Key things not to do with this motor as a generator are to attempt to drive inductive loads as these create the momentary overload (With no recovery) condition that collapses the self generating magnetics.

I came across these, reading some great books by a group that used to be called ITDG (Intermediate Technology Development Group) they were doing high-tech, made kitchen table worthy, for use in developing countrys. (They came up with some pretty cool toys for the home constructor, with nowt)

The particular book was called something along the lines of "Pumps as Generators" or some such. (Yup I had an interest in Micro Hydro and Wind Power for a while)
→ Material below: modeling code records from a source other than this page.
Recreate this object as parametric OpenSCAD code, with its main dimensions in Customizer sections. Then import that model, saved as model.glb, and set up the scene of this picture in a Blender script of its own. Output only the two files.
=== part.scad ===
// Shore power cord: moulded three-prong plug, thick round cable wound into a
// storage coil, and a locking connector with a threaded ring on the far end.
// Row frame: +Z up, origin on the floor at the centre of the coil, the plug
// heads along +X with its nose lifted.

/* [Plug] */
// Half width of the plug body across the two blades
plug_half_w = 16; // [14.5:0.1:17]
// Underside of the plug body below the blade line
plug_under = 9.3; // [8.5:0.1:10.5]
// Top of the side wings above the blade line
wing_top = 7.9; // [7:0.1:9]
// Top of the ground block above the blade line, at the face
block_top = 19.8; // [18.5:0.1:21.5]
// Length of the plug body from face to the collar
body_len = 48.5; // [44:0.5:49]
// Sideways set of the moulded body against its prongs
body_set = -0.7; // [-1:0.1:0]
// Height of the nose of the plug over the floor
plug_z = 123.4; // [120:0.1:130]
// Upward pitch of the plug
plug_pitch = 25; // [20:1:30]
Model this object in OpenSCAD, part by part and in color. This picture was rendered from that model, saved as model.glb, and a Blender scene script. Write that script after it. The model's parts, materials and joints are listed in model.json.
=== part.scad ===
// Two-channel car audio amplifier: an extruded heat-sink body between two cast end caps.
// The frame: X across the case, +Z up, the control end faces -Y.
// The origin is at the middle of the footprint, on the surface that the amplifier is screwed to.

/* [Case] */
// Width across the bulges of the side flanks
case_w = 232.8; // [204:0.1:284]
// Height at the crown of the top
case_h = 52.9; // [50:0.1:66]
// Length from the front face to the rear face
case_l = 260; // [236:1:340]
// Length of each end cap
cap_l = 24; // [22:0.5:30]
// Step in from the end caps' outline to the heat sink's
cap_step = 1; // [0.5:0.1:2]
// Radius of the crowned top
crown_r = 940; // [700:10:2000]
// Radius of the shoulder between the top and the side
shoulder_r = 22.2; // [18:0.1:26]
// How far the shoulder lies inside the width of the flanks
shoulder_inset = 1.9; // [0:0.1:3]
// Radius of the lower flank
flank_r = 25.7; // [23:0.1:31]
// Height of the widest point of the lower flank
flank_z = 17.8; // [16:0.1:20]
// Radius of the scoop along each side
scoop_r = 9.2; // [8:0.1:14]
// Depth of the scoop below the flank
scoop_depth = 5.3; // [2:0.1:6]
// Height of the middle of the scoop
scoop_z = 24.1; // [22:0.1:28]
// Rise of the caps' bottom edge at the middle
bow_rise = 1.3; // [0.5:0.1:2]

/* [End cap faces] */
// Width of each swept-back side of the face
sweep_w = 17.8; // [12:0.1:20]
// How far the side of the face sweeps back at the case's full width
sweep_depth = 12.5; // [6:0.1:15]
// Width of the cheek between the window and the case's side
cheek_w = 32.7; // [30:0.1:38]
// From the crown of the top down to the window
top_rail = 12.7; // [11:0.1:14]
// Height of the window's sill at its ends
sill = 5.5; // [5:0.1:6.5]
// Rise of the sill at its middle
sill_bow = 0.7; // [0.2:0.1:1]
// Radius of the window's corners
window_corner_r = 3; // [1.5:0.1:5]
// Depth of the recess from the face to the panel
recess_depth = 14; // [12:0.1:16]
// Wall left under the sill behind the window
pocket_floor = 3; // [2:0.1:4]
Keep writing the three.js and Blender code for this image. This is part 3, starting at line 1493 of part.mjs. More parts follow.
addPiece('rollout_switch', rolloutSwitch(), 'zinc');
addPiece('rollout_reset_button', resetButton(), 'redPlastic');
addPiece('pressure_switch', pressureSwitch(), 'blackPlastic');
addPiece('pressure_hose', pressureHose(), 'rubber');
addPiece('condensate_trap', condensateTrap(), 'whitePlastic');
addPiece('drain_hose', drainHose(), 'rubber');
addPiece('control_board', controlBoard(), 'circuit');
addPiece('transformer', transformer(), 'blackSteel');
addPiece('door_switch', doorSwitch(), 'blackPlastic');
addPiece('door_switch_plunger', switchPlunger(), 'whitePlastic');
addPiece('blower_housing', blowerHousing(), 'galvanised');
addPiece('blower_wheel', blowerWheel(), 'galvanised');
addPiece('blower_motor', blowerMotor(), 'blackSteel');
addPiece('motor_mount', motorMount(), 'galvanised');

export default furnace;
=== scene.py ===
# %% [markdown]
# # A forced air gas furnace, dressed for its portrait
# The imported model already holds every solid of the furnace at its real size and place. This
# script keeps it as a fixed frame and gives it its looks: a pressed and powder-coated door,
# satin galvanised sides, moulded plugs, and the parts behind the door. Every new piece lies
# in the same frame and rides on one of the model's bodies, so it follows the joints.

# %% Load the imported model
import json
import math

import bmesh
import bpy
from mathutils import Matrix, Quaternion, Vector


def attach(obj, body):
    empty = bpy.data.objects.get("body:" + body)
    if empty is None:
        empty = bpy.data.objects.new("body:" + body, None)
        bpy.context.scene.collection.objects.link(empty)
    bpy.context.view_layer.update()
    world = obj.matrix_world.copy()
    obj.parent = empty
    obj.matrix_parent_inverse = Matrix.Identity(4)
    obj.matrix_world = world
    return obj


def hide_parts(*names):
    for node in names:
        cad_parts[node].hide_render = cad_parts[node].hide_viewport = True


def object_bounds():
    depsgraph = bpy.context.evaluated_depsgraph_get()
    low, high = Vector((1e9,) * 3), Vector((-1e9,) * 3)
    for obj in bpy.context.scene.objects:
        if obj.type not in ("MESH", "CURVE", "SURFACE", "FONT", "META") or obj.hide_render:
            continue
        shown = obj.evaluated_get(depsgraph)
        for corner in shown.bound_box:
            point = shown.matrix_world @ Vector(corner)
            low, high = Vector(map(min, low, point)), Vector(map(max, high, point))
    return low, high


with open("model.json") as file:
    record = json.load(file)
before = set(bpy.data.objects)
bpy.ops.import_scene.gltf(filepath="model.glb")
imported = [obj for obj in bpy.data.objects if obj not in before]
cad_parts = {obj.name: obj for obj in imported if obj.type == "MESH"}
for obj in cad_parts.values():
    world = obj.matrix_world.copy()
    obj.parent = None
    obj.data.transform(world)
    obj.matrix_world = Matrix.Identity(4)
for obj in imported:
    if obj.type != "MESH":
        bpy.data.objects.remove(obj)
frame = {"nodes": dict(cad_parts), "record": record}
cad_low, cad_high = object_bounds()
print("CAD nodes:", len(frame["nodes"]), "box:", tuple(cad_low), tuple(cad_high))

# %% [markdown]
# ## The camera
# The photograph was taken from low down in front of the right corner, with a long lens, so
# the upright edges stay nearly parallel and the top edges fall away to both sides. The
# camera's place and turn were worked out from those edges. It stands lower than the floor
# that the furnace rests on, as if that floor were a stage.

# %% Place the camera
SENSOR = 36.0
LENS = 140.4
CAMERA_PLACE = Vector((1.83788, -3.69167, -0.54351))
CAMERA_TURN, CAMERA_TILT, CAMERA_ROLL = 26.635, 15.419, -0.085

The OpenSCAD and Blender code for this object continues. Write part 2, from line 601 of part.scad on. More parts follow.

All in all where I am coming to with this is why not do the same thing but make your turbine/generator out of an induction motor with the end plates removed/re-paterned and stuck in line. (A low tech description of a high tech escapade sorry). It may be possible to reface the rotor to make your turbine (if necessary).

cheers

aka47


Necessity hopefully becomes the absentee parent of successfully invented children.
Anonymous User
Re: metal laminates fabrication
December 21, 2007 04:26AM
An induction motor/generator is another form of what I like to call a software motor/generator. You configure power output and torque in software alone. And both the induction and switched reluctance versions can run at zero torque (the advantage of not being able to self start) so you can ignore them if you don't need them. One advantage of induction is that the controller and the software are easier (you only need to know how fast the shaft is turning, not sampling both voltage and amperage at 100+ Khz). And they are less noisy and easier to design. Disadvantages are; less efficient, problems with rotor heating, low max rpm and the rotor is more difficult to make. It is a nice idea to start with an induction generator to get the simpler controller and software working, then swap the induction rotor for an SR one and get that working.

(Oh, and you don't want to magnetize bits of these generators when you want to run them at very high (eg turbine) rpm! You instantly get all the disadvantages of magnets you got rid of by using these magnet-less designs.)